GOAL OF THE EXERCISE: The listing below holds a line with "bpy.data.objects.remove(obj)" and a later line with "UP = np.array([0.0, 0.0, 1.0])". Write out those two lines and every line between them, exactly, and nothing else.

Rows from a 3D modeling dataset
————————

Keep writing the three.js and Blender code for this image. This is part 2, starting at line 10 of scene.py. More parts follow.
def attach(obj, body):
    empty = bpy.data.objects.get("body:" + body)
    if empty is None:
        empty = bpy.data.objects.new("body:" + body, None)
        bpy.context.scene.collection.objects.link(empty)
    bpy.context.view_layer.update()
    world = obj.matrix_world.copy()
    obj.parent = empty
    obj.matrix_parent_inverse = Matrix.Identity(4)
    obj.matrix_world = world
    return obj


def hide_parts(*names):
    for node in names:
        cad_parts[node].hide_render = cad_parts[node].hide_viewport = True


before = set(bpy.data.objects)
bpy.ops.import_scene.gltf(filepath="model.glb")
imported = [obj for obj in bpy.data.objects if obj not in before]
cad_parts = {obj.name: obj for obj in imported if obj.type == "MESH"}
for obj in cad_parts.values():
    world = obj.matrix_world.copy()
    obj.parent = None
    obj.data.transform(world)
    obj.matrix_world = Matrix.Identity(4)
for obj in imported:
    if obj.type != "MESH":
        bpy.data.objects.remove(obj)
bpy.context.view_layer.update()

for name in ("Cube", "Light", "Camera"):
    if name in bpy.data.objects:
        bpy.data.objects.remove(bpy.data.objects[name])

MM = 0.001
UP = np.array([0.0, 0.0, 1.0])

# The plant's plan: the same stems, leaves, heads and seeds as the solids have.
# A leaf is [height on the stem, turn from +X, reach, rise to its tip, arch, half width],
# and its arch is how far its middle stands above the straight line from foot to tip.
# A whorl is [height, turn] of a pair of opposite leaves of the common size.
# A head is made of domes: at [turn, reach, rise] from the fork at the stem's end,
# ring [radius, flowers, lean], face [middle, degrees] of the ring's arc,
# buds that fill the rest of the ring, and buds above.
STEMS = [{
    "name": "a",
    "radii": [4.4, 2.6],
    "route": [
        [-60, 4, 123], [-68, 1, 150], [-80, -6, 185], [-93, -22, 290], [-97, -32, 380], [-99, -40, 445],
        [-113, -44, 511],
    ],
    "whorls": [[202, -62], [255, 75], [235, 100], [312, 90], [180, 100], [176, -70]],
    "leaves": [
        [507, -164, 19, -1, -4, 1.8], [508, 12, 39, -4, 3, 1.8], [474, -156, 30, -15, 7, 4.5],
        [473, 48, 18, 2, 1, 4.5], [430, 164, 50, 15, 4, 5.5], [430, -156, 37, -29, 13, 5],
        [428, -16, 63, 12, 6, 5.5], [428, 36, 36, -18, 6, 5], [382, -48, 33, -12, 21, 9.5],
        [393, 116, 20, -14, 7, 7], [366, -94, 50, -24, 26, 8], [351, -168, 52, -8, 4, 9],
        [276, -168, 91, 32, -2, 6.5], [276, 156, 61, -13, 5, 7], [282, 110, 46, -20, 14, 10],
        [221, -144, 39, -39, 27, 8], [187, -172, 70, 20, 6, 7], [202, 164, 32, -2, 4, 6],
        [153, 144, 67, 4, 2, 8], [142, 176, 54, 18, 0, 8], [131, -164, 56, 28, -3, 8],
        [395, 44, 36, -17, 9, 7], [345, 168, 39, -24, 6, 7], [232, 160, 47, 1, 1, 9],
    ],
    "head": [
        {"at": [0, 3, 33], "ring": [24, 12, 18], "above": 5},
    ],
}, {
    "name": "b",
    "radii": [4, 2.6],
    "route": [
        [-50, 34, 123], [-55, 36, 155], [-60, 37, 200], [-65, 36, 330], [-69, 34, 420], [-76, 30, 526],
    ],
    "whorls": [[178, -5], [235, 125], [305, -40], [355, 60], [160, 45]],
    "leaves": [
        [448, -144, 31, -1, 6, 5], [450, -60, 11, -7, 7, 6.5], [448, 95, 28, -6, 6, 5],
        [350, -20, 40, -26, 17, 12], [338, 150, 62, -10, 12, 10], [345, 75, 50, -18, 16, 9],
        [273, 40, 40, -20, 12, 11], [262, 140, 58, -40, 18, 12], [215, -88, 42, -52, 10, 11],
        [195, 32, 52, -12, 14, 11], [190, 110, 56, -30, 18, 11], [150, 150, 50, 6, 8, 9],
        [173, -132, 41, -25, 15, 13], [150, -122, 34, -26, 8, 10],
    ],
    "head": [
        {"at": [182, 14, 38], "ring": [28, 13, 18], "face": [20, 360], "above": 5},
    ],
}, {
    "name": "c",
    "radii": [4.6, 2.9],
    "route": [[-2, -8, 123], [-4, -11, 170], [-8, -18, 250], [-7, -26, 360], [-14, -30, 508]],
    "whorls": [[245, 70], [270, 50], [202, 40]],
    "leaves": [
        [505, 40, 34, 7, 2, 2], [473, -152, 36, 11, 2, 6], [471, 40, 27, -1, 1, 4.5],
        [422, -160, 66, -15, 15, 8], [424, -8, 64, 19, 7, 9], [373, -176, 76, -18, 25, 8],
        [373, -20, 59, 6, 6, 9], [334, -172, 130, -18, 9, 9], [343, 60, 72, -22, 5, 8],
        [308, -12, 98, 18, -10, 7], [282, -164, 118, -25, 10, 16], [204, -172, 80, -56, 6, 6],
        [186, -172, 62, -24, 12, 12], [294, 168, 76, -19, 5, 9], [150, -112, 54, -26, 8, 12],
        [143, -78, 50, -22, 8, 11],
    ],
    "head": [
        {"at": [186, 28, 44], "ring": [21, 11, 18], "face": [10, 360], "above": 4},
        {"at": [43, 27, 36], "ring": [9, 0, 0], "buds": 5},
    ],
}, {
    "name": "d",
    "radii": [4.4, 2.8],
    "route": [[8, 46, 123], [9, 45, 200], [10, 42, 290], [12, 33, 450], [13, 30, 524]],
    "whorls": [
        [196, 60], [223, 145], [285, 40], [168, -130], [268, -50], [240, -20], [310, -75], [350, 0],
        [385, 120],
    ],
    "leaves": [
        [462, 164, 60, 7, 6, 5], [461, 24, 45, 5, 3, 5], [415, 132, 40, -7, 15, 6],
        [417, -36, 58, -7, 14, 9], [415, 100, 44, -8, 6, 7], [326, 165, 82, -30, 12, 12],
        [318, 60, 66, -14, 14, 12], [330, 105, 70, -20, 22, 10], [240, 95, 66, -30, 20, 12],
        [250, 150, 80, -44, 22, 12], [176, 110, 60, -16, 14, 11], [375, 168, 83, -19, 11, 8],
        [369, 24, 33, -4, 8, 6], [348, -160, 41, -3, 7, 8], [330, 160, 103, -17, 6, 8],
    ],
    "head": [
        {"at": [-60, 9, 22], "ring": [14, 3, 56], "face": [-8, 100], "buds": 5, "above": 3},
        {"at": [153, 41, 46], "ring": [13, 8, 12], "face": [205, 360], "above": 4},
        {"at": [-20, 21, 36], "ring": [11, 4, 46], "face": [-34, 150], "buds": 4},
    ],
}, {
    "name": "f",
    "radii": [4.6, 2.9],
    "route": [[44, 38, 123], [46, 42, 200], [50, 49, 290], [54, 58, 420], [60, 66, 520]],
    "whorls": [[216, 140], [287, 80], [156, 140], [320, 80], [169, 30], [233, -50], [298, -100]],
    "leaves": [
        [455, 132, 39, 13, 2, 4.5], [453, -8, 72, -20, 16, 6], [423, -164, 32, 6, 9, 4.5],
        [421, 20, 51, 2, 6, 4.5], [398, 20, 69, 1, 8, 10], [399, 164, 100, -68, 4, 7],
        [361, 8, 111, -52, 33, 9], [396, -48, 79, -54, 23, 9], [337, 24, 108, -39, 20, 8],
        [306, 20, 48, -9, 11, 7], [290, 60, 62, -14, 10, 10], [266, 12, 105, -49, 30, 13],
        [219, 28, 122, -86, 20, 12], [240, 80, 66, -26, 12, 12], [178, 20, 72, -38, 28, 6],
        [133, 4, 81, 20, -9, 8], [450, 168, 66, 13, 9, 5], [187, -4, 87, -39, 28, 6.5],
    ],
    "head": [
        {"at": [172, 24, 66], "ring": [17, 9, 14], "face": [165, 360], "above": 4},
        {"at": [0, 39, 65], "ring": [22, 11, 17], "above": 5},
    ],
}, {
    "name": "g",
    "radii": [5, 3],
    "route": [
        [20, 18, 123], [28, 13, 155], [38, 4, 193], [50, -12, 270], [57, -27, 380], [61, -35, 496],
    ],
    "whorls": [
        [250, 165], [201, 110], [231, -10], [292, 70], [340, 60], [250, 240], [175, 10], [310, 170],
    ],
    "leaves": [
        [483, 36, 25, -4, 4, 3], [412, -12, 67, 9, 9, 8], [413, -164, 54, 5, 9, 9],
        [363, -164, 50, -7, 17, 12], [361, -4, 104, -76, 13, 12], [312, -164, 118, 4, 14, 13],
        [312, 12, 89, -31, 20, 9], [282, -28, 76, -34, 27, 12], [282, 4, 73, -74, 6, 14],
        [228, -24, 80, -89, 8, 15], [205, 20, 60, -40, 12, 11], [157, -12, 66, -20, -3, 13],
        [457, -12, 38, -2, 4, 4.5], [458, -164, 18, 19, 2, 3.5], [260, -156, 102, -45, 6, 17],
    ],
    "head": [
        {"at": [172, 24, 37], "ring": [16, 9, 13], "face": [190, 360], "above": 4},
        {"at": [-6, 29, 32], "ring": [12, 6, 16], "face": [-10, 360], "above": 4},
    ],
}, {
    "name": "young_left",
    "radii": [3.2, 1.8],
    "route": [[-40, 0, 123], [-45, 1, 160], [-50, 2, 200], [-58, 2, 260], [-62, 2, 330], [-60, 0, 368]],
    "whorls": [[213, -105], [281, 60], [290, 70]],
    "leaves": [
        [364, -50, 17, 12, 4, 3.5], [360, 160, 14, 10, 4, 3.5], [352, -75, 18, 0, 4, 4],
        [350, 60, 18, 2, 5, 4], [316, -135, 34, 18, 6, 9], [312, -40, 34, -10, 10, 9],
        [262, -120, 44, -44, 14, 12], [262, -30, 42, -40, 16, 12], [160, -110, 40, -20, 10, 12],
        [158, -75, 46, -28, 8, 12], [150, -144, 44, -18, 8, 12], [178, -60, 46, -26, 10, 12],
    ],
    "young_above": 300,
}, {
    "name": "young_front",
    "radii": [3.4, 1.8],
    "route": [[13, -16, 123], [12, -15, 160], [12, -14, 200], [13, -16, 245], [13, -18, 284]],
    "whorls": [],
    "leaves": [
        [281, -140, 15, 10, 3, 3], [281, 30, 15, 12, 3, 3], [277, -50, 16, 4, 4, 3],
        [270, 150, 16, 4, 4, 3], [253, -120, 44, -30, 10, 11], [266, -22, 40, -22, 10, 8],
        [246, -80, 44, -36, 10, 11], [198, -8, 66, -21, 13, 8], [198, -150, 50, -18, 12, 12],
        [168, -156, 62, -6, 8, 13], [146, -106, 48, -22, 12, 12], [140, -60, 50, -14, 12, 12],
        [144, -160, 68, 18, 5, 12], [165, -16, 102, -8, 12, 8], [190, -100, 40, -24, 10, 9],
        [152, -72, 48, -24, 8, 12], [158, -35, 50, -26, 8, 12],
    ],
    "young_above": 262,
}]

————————

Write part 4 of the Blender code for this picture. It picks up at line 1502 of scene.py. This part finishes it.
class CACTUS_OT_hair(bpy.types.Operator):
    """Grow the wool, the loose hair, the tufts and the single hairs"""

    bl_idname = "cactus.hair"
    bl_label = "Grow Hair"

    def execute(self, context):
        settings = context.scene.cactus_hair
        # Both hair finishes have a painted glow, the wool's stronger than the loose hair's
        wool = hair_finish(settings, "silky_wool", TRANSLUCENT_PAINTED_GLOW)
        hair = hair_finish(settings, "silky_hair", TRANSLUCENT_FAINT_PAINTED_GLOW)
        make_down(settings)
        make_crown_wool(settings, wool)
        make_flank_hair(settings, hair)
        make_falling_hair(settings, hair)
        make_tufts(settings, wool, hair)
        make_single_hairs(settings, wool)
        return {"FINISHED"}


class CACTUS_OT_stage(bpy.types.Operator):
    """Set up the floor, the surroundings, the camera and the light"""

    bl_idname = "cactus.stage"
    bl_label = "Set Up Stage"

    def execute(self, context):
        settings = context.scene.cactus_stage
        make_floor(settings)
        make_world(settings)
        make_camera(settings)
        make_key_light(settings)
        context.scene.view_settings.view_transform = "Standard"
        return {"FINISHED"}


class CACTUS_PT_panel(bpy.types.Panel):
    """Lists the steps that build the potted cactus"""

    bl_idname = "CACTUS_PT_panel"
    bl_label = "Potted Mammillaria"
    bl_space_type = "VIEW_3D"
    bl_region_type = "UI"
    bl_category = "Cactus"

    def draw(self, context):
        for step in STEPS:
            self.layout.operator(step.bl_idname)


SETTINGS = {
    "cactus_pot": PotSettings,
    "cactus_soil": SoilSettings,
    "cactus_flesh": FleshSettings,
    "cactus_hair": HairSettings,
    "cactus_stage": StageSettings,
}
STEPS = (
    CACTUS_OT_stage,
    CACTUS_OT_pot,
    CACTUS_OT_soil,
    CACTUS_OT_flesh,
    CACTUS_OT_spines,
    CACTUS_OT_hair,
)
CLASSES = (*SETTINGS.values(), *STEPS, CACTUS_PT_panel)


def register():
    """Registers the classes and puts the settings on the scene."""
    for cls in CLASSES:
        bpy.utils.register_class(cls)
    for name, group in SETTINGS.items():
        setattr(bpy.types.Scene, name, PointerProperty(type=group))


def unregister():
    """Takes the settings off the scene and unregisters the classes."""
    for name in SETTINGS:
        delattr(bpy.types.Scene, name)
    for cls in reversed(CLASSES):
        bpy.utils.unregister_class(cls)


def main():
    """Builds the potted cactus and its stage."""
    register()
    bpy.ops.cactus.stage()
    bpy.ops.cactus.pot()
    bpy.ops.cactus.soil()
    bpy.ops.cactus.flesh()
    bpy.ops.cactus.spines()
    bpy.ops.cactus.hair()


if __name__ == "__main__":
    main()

————————

SOLUTION TO THE EXERCISE:
        bpy.data.objects.remove(obj)
bpy.context.view_layer.update()

for name in ("Cube", "Light", "Camera"):
    if name in bpy.data.objects:
        bpy.data.objects.remove(bpy.data.objects[name])

MM = 0.001
UP = np.array([0.0, 0.0, 1.0])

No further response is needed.